As I have written previously, I have a 15 year old girl who hasn't been to school for 18 months. Many of the things that you have outlined, fit exactly with her. She's intelligent, bright and creative, but also a perfectionist. She seems to have lost any fight to even try anything now, even though she used to be so determined and competitive.

It is great though that there seems to be light at the end of the tunnel (so looking forward to seeing it!)

However, I also wondered, did you try your daughter on any medication? I only ask, because several people have suggested it to me for my girl, but I am reluctant, especially if time will heal.

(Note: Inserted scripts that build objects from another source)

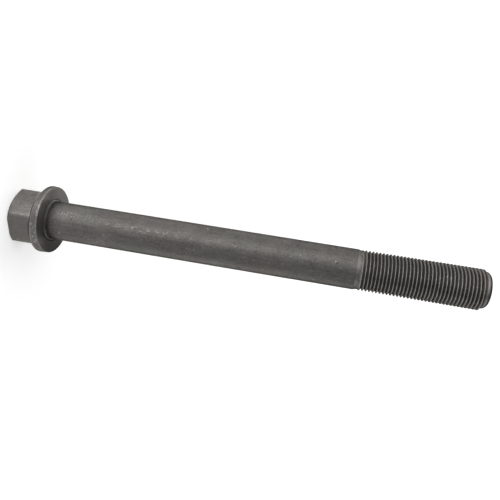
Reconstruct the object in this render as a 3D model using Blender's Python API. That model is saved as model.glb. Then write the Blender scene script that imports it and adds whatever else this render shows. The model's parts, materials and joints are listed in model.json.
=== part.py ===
"""Hex flange bolt with a plain shank and a fine right-hand thread, standing on its head.

Metres, +Z up. The head's end face is on the ground plane, its centre is the origin,
and the shank rises along +Z. The bolt is forged and rolled from one bar, so it is one solid.
"""

import math

import bmesh
import bpy

# Head
ACROSS_FLATS = 0.0238
HEAD_HEIGHT = 0.0160  # from the end face to the bearing face
END_FACE_DIAMETER = 0.0230
END_CHAMFER_ANGLE = math.radians(39)  # up from the end face

# Flange
FLANGE_OVERHANG = 0.0018  # how far the rim stands out past the hexagon's corners
RIM_HEIGHT = 0.0030  # from the rim's lower edge to the bearing face
SLOPE_ANGLE = math.radians(38)  # of the flange's back, up from the horizontal
RIM_BACK_ROUND = 0.0004
RIM_FRONT_ROUND = 0.0003
HEXAGON_FILLET = 0.0010  # where the flats run into the flange's back

# Shank
SHANK_DIAMETER = 0.0177
SHANK_FILLET = 0.0012  # under the head
LENGTH = 0.195  # from the bearing face to the tip

# Thread
THREAD_DIAMETER = 0.0177
PITCH = 0.0015
THREADED_LENGTH = 0.0540  # from the tip to the end of the plain shank
RUN_OUT_ANGLE = math.radians(30)  # of the cone from the shank down to the root, from the axis
TIP_DIAMETER = 0.0142
TIP_ANGLE = math.radians(30)  # of the cone at the tip, from the axis
FLANK_ANGLE = math.radians(30)
CREST_SHARE = 1 / 8  # of the pitch
DEPTH_SHARE = 0.6134  # of the pitch

# Facets
THREAD_COLUMNS = 24
HEAD_COLUMNS = 2 * THREAD_COLUMNS  # a multiple of 12, so that each corner and each flat has a column

# Worked out from the sizes above
SHANK_RADIUS = SHANK_DIAMETER / 2
APOTHEM = ACROSS_FLATS / 2
RIM_RADIUS = APOTHEM / math.cos(math.pi / 6) + FLANGE_OVERHANG
TOTAL_HEIGHT = HEAD_HEIGHT + LENGTH
THREAD_DEPTH = DEPTH_SHARE * PITCH
CREST_RADIUS = THREAD_DIAMETER / 2
ROOT_RADIUS = CREST_RADIUS - THREAD_DEPTH
SHANK_END = TOTAL_HEIGHT - THREADED_LENGTH
THREAD_START = SHANK_END + abs(SHANK_RADIUS - ROOT_RADIUS) / math.tan(RUN_OUT_ANGLE)


def clear_scene():
    for old in list(bpy.data.objects):
        bpy.data.objects.remove(old, do_unlink=True)


def phosphated_steel():
    """Dark grey conversion coating on steel."""
    material = bpy.data.materials.new("phosphated_steel")
    material.use_nodes = True
    shader = material.node_tree.nodes["Principled BSDF"]
    shader.inputs["Base Color"].default_value = (0.13, 0.122, 0.115, 1)
    shader.inputs["Metallic"].default_value = 0.8
    shader.inputs["Roughness"].default_value = 0.5
    return material


def arc(centre_r, centre_z, radius, start, end, steps):
    """Points (r, z) on an arc, both ends included. The angles are in radians, from outward."""
    points = []
    for step in range(steps + 1):
        angle = start + (end - start) * step / steps
        points.append((centre_r + radius * math.cos(angle), centre_z + radius * math.sin(angle)))
    return points


def hexagon_radius(angle):
    """Distance from the axis to the hexagon's side at this angle. A corner points along +X."""
    return APOTHEM / math.cos(angle % (math.pi / 3) - math.pi / 6)


def head_section(angle):
    """The bolt's outline (r, z) at this angle, from the end face's edge up to the end of the shank."""
    side = hexagon_radius(angle)
    chamfer_top = (side - END_FACE_DIAMETER / 2) * math.tan(END_CHAMFER_ANGLE)
    outline = [(END_FACE_DIAMETER / 2, 0), (side, chamfer_top)]

    # The flat curves out into the flange's sloped back.
    turn = math.pi / 2 - SLOPE_ANGLE
    rim_bottom = HEAD_HEIGHT - RIM_HEIGHT
    corner = rim_bottom - (RIM_RADIUS - side) * math.tan(SLOPE_ANGLE)
    fillet_drop = HEXAGON_FILLET * math.tan(turn / 2)
    outline += arc(
        side + HEXAGON_FILLET, corner - fillet_drop, HEXAGON_FILLET, math.pi, math.pi - turn, 3
    )

    # The slope rounds over into the rim, and the rim into the bearing face.
    round_rise = RIM_BACK_ROUND * math.tan(turn / 2)
    outline += arc(
        RIM_RADIUS - RIM_BACK_ROUND, rim_bottom + round_rise, RIM_BACK_ROUND, -turn, 0, 2
    )
    outline += arc(
        RIM_RADIUS - RIM_FRONT_ROUND,
        HEAD_HEIGHT - RIM_FRONT_ROUND,
        RIM_FRONT_ROUND,
        0,
        math.pi / 2,
        3,
    )

    # The bearing face runs in to the fillet at the foot of the shank.
    outline += arc(
        SHANK_RADIUS + SHANK_FILLET,
        HEAD_HEIGHT + SHANK_FILLET,
        SHANK_FILLET,
        -math.pi / 2,
        -math.pi,
        4,
    )
    outline.append((SHANK_RADIUS, SHANK_END))
    return outline


def ring_point(radius, height, angle):
    return (radius * math.cos(angle), radius * math.sin(angle), height)


def add_head_and_shank(bm):
    """Lofts the sections round the axis and returns the ring of vertices at the end of the shank."""
    columns = []
    for column in range(HEAD_COLUMNS):
        angle = 2 * math.pi * column / HEAD_COLUMNS
        section = head_section(angle)
        columns.append([bm.verts.new(ring_point(r, z, angle)) for r, z in section])
    bm.faces.new([column[0] for column in reversed(columns)])
    for index, column in enumerate(columns):
        following = columns[(index + 1) % HEAD_COLUMNS]
        for row in range(len(column) - 1):
            bm.faces.new([column[row], following[row], following[row + 1], column[row + 1]])
    return [column[-1] for column in columns]


def thread_point(column, row):
    """(r, z) of one point on the thread's surface.

    Four rows follow the helix side by side: the two edges of the root and the two of the crest.
    """
    flank = THREAD_DEPTH * math.tan(FLANK_ANGLE)
    crest = CREST_SHARE * PITCH
    edges = [
        (0, ROOT_RADIUS),
        (flank, CREST_RADIUS),
        (flank + crest, CREST_RADIUS),
        (2 * flank + crest, ROOT_RADIUS),
    ]
    turn, edge = divmod(row, len(edges))
    offset, radius = edges[edge]
    # The first turn and more lies below the thread's start, where it is pulled up onto it.
    height = THREAD_START + PITCH * (turn - 1 + column / THREAD_COLUMNS) - flank + offset
    nearly = 0.4 * PITCH / THREAD_COLUMNS
    if height < THREAD_START + nearly:
        return ROOT_RADIUS, THREAD_START
    if height > TOTAL_HEIGHT - nearly:
        return TIP_DIAMETER / 2, TOTAL_HEIGHT
    rolled = min(1, (height - THREAD_START) / PITCH)
    radius = ROOT_RADIUS + (radius - ROOT_RADIUS) * rolled
    cone = TIP_DIAMETER / 2 + (TOTAL_HEIGHT - height) * math.tan(TIP_ANGLE)
    return min(radius, cone), height


def add_thread(bm):
    """Rolls the helical ridge as one spiral sheet, closes the tip and returns the ring at its start."""
    turns = math.ceil((TOTAL_HEIGHT - THREAD_START) / PITCH) + 3
    rows = 4 * turns
    made = {}

    def vertex(column, row):
        # One turn on, the sheet meets itself a pitch higher.
        if column == THREAD_COLUMNS:
            column, row = 0, row + 4
        radius, height = thread_point(column, row)
        key = (column, height) if height in (THREAD_START, TOTAL_HEIGHT) else (column, row)
        if key not in made:
            angle = 2 * math.pi * column / THREAD_COLUMNS
            made[key] = bm.verts.new(ring_point(radius, height, angle))
        return made[key]

    for column in range(THREAD_COLUMNS):
        for row in range(rows):
            loop = [
                vertex(column, row),
                vertex(column + 1, row),
                vertex(column + 1, row + 1),
                vertex(column, row + 1),
            ]
            corners = list(dict.fromkeys(loop))
            if len(corners) > 2:
                bm.faces.new(corners)
    bm.faces.new([made[column, TOTAL_HEIGHT] for column in range(THREAD_COLUMNS)])
    return [made[column, THREAD_START] for column in range(THREAD_COLUMNS)]


def add_run_out(bm, shank_ring, root_ring):
    """The cone from the shank down to the thread's root. The shank has two facets to the thread's one."""
    for column, low in enumerate(root_ring):
        next_low = root_ring[(column + 1) % THREAD_COLUMNS]
        first = shank_ring[2 * column]
        middle = shank_ring[2 * column + 1]
        last = shank_ring[(2 * column + 2) % HEAD_COLUMNS]
        bm.faces.new([first, middle, low])
        bm.faces.new([middle, next_low, low])
        bm.faces.new([middle, last, next_low])


def build_flange_bolt():
    bm = bmesh.new()
    shank_ring = add_head_and_shank(bm)
    root_ring = add_thread(bm)
    add_run_out(bm, shank_ring, root_ring)
    bmesh.ops.recalc_face_normals(bm, faces=bm.faces)

    mesh = bpy.data.meshes.new("flange_bolt")
    bm.to_mesh(mesh)
    bm.free()
    mesh.shade_smooth()
    mesh.set_sharp_from_angle(angle=math.radians(28))
    bolt = bpy.data.objects.new("flange_bolt", mesh)
    bpy.context.scene.collection.objects.link(bolt)
    mesh.materials.append(phosphated_steel())
    return bolt


clear_scene()
build_flange_bolt()
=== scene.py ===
import json
import math
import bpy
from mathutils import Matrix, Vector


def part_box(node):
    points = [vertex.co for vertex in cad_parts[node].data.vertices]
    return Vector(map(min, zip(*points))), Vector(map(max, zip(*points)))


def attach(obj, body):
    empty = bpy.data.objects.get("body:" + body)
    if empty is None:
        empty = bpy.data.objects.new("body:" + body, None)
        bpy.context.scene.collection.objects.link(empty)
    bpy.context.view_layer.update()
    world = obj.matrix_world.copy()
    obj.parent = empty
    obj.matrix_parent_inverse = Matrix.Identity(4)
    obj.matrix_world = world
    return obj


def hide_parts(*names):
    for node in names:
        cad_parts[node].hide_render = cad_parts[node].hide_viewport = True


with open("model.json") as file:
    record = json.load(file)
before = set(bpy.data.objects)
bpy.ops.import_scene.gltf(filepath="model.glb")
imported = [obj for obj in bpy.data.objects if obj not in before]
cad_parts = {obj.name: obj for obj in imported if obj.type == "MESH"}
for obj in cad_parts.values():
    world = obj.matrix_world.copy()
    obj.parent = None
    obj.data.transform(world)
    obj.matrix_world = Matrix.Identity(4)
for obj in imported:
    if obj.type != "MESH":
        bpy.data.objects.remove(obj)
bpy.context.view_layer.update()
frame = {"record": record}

from types import SimpleNamespace

import bmesh
import bpy
from mathutils import Matrix, Vector

# A long flange bolt that stands on its head, with a dark phosphate finish.
# Metres, +Z up the shank. The head's end face is on the floor and its centre is the origin.

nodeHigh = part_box("flange_bolt")[1]
mounts = {mount["name"]: mount for mount in frame["record"]["mounts"]}


# Small helpers

def deselectAll():
    if bpy.context.mode != "OBJECT":
        bpy.ops.object.mode_set(mode="OBJECT")
    bpy.ops.object.select_all(action="DESELECT")


def polar(radius, height, angle):
    return Vector((radius * math.cos(angle), radius * math.sin(angle), height))


def angleOf(vertex):
    return (math.atan2(vertex.co.y, vertex.co.x) + 0.001) % (2 * math.pi)


def pullRing(obj, points):
    # the selected ring goes to these points, both taken in order round the axis
    mesh = bmesh.from_edit_mesh(obj.data)
    ring = sorted((vertex for vertex in mesh.verts if vertex.select), key=angleOf)
    for vertex, point in zip(ring, points):
        vertex.co = point
    bmesh.update_edit_mesh(obj.data)


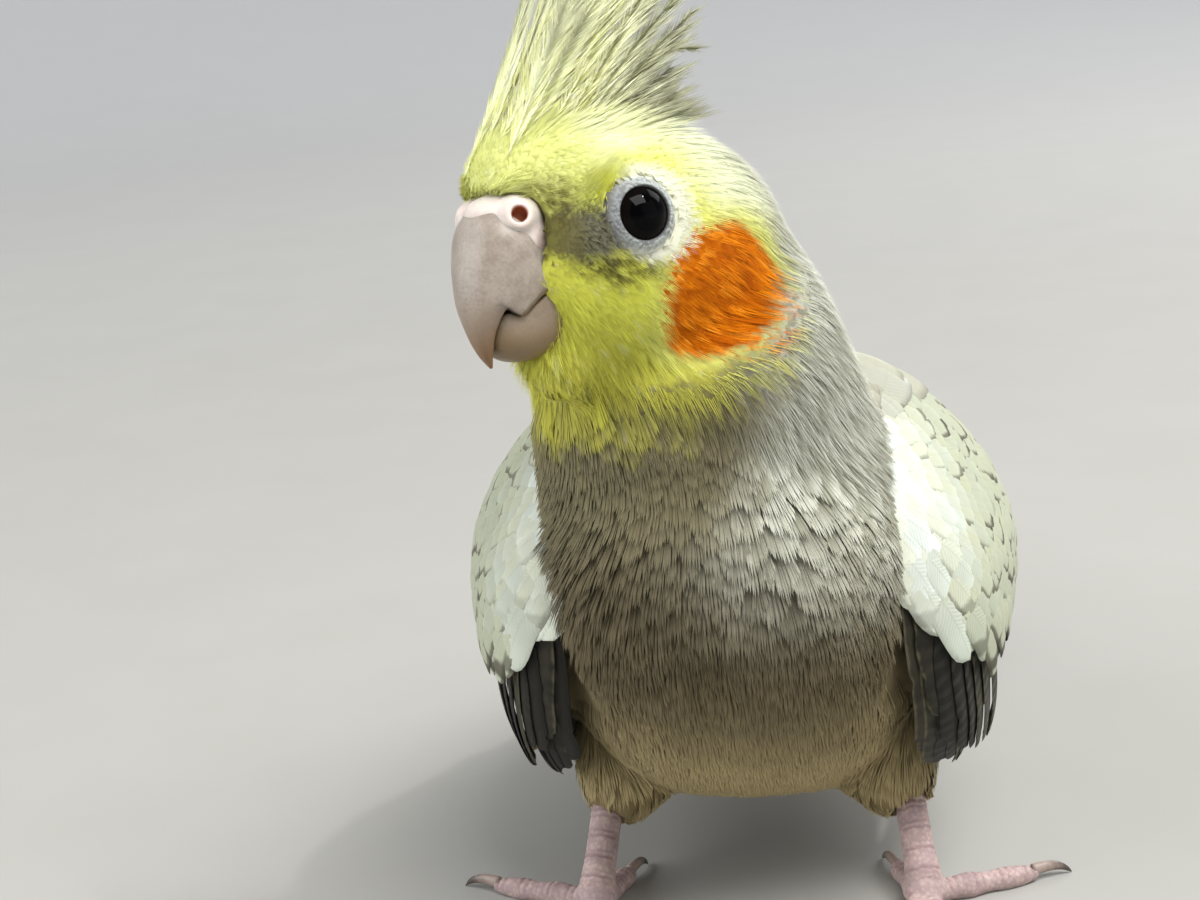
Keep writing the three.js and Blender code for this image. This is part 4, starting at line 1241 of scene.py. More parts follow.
def flight_row(side, count, start, end, turn_of, width, rises, rows, pearl):
    """A row of long blades. The pairs are values for its lowest and its highest blade."""
    blades = []
    for place in np.linspace(0, 1, count):
        level = mix(*rises, place)
        turns = [mix(*pair, place) for pair in turn_of]
        blades.append(
            wing_blade(
                side,
                (mix(*start, place) + jitter(0.006), turns[0]),
                (mix(*end, place) + jitter(0.02), turns[1] + jitter(0.012)),
                width * (1 + jitter(0.08)),
                lambda share, turn, u, level=level: tucked(level, turn),
                FLIGHT_SHAPE,
                rows=rows,
                pearl=mix(*pearl, place),
            )
        )
    return blades


# blades, shares of their roots and tips, turns, width, rises, rows of points and pearl, for the primaries,
# secondaries, primary coverts and alula
FLIGHT_ROWS = [
    (10, (0.25, 0.25), (1, 0.64), ((0.14, 0.5), (0.3, 0.6)), 7.6, (0.4, 2.7), 34, (0.1, 0.5)),
    (10, (0.3, 0.3), (0.56, 0.7), ((0.42, 0.93), (0.42, 0.96)), 8.5, (3.0, 4.3), 26, (0.9, 0.9)),
    (11, (0.05, 0.2), (0.22, 0.46), ((-0.03, 0.3), (-0.06, 0.22)), 5.2, (1.8, 4.6), 26, (0, 0.15)),
    (7, (0.05, 0.17), (0.16, 0.33), ((-0.02, 0.2), (-0.04, 0.14)), 4.0, (3.0, 5.6), 18, (0, 0.1)),
]


def flights_of(side):
    """The primaries, secondaries, primary coverts and alula of one wing."""
    blades = []
    for row in FLIGHT_ROWS:
        blades += flight_row(side, *row)
    return blades


def covert_row(side, count, start, reach, turns, width, tip_lift, slope=0.0, **marks):
    """One row of coverts across the wing, from its lower edge to the back."""
    blades = []
    for place in (np.arange(count) + 0.5) / count:
        turn = mix(*turns, place) + jitter(0.2 / count)
        first = start + slope * place + jitter(0.004)
        lift = tip_lift + jitter(0.12)

        def rise(share, turn, u, lift=lift):
            over = pad_rise(share, turn) - 0.9 + (0.9 + lift) * smooth(u, 0, 0.5) - 0.5 * u**3
            return tucked(over, turn)

        uneven = mix(0.3, 0.07, float(smooth(place, 0, 0.3)))
        ends = (first + reach * (1 + jitter(uneven)), turn + 0.015 + jitter(0.012))
        own = {key: value(place) for key, value in marks.items()}
        width_here = width * (1 + jitter(0.06))
        blades.append(wing_blade(side, (first, turn), ends, width_here, rise, COVERT_SHAPE, rows=10, **own))
    return blades


SMALL_COVERT_LOW = [(0.04, -0.12), (0.09, -0.02), (0.13, 0.08), (0.18, 0.18), (0.25, 0.3), (0.35, 0.4)]


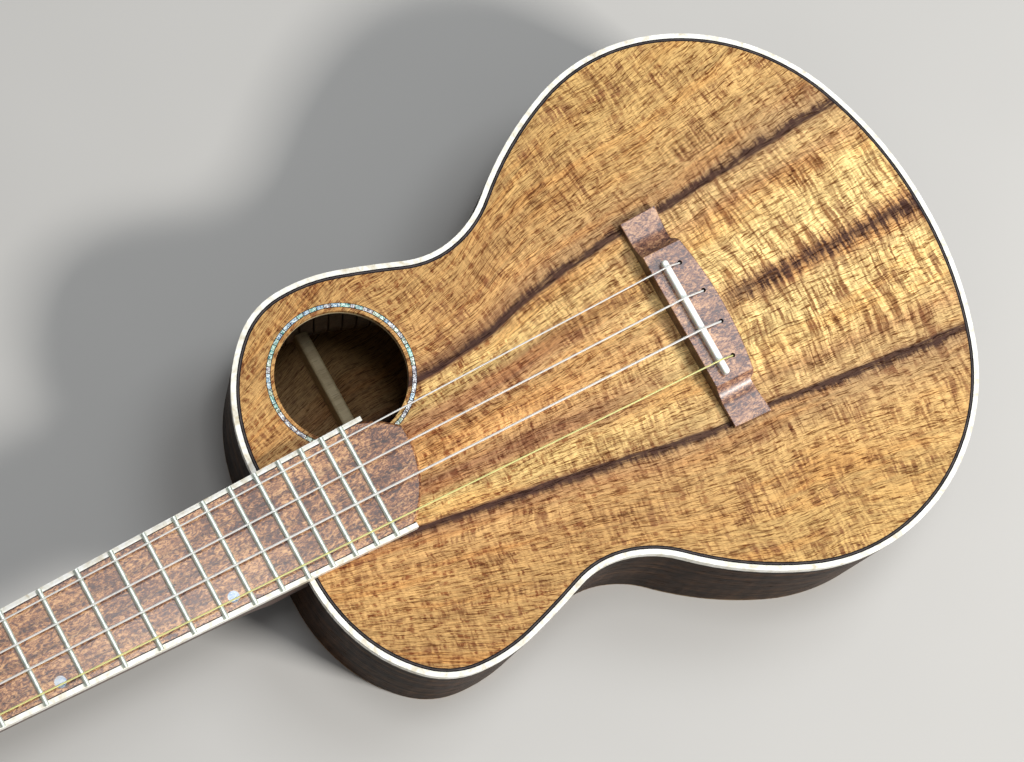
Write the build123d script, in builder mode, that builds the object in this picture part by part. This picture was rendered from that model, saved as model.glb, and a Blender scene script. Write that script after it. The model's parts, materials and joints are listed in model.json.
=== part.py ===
from build123d import *
import math
import os

os.makedirs("parts", exist_ok=True)

# A tenor ukulele lying on its back. Millimetres, +Z up, +X towards the tail, +Y towards the treble
# side. The origin is on the underside of the back, at the middle of the body's length.

# ---------------------------------------------------------------- driving dimensions
SCALE = 431.8  # nut to saddle line, 17 inches
JOIN_FRET = 14  # the neck meets the body at this fret
FRET_COUNT = 18

JOIN_X = -156.6  # front of the body, where the neck butts against it
TAIL_X = 157.0
BODY_LENGTH = TAIL_X - JOIN_X
HEEL_DEPTH = 67.5  # depth of the body at the neck, square to the top
TAIL_DEPTH = 80.0
NECK_FLAT = 24.0  # half width of the flat that the neck butts against
# half outline of the body, from shoulder to tail: places where one arc runs into the next
OUTLINE_JOINTS = [
    (-149.4, 57.0),
    (-133.9, 78.4),
    (-112.8, 87.8),
    (-86.2, 85.3),
    (-59.6, 76.6),
    (-38.4, 75.1),
    (-16.3, 86.5),
    (29.5, 115.7),
    (75.5, 120.7),
    (115.3, 102.9),
    (144.9, 63.6),
]

TOP_THICKNESS = 2.4
BACK_THICKNESS = 2.3
BACK_EDGE_ROUND = 1.2
SIDE_THICKNESS = 2.1
BINDING_WIDTH = 2.1
BINDING_HEIGHT = 5.0
LINE_WIDTH = 0.5  # each of the three lines of the purfling
PURFLING_DEPTH = 1.2
LINING_WIDTH = 5.5
LINING_HEIGHT = 13.0
NECK_BLOCK_LENGTH = 24.0
TAIL_BLOCK_LENGTH = 14.0
BLOCK_HALF = 26.0
BACK_BRACES = (-97.5, -8.0, 82.0)
TOP_BRACES = (-64.0, -4.0)
BACK_BRACE_WIDTH = 5.7
TOP_BRACE_WIDTH = 7.0
BRACE_HEIGHT = 10.0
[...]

Your thoughts would be appreciated.

Thank you.

Sharry

Re: 5 years+

Hi Zoe and all

I did send a reply but for some reason it flew into cyberspace.
Perfectionism does seem to be a common thread. My son would rather not start or complete work than do work that didn't meet his standards. Very frustrating for us to watch, isn't it.
I hope that you can move forward in all this, Zoe, and find that a small step forward might lead to new strength for your daughter.
It is hard as we also have our own expectations that generally tend not to meet the pace that our kids are moving in.
If we can shift our thoughts sideways, there might be something that acts as a bridge. Not all learning needs to come directly from school.

Would you consider on-line learning? There is an educational on-line link in the resource section and in my post that never reached its destination I gave the URLs. If you search on the net you will find the Uk site.

Hang in there and don't feel you are on your own. We are here for you any time.